The lines to be extracted run from the start of the listing through the line containing "along by across."; copy them exactly and nothing else.
>> BEGIN Data section
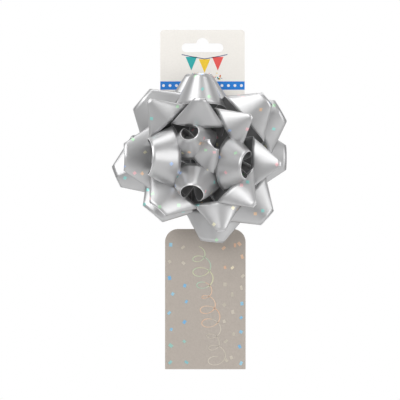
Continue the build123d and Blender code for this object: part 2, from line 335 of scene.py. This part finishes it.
def loop_surface(foot, azimuth, radius, height, skew, gap, flat, fold, lift):
    """One ribbon loop's middle surface, as a grid of points, along by across.

    Also gives where each point lies on the flat strip, and half the strip's length.
    """
    reach = math.hypot(radius, height)
    spread, ways, angles = fitted_cone(reach, gap, flat, fold)
    rise = math.atan(spread * flat)
    to_edge = math.atan2(height, radius)
    lean = to_edge - rise + math.asin(gap * math.sin(2 * rise) / reach) + math.radians(lift)

    heading = math.radians(azimuth + skew)
    forward = np.array([0.0, -1.0, 0.0])
    outwards = np.array([math.cos(heading), 0.0, math.sin(heading)])
    sideways = np.array([-math.sin(heading), 0.0, math.cos(heading)])
    axis = outwards * math.cos(lean) + forward * math.sin(lean)
    up = forward * math.cos(lean) - outwards * math.sin(lean)
    axes = np.stack([axis, sideways, up])

    # rows are the cone's own straight lines up to each crease, and turn square to the strip by its ends
    middle = gap + RIBBON_WIDTH / 2
    half_length = math.sqrt((gap + reach) ** 2 - middle**2) + TAIL_OVERRUN
    crease = np.interp(math.pi / 2, np.linspace(0.0, math.pi, CONE_SAMPLES), angles)
    front = middle * np.tan(np.linspace(0.0, crease, FRONT_ROWS + 1))
    back = np.linspace(front[-1], half_length, BACK_ROWS + 1)
    half = np.concatenate([front, back[1:]])
    run = np.concatenate([-half[:0:-1], half])[:, None]
    across = np.linspace(-RIBBON_WIDTH / 2, RIBBON_WIDTH / 2, ACROSS_STEPS + 1)[None, :]
    slant = 1.0 - smooth(np.abs(run), front[-1], SQUARE_BY * half_length)
    along = run * (1.0 + slant * across / middle)
    angle = np.arctan2(along, middle + across)
    distance = np.hypot(along, middle + across)
    past = np.abs(angle) > angles[-1]
    opened = np.where(past, 2 * angles[-1] - np.abs(angle), np.abs(angle))
    way = np.stack([np.interp(opened, angles, ways[:, k]) for k in range(3)], axis=-1)
    way /= np.linalg.norm(way, axis=-1, keepdims=True)
    side = np.where(angle < 0, -1.0, 1.0)
    way[..., 1] *= np.where(past, -side, side)

    bearing = math.radians(azimuth)
    edge = np.array([math.cos(bearing), 0.0, math.sin(bearing)]) * radius + forward * height
    point = foot + edge - ways[0] @ axes * gap
    points = point + (way @ axes) * distance[..., None]

    # the two tails are drawn to the staple, kept apart, and pressed flat on the disc
    down = np.abs(along)
    crossing = point + (ways[-1] @ axes) * (gap + reach)
    drawn_in = smooth(down, DRAWN_IN_FROM * half_length, half_length - TAIL_OVERRUN)
    points += (foot - crossing) * drawn_in[..., None]
    parted = side * smooth(down, PARTED_FROM * half_length, PARTED_BY * half_length)
    points += forward * (parted * TAIL_SPACING / 2)[..., None]
    deepest = foot[1] - side * TAIL_SPACING / 4
    points[..., 1] = np.minimum(points[..., 1], deepest)
    flat_place = np.stack(np.broadcast_arrays(along, across, 0.0), axis=-1)
    return points, flat_place, half_length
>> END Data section
» Response to the task:
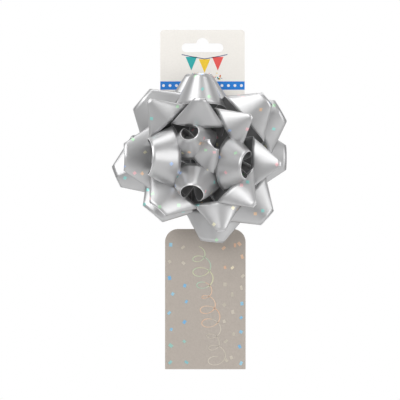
Continue the build123d and Blender code for this object: part 2, from line 335 of scene.py. This part finishes it.
def loop_surface(foot, azimuth, radius, height, skew, gap, flat, fold, lift):
    """One ribbon loop's middle surface, as a grid of points, along by across.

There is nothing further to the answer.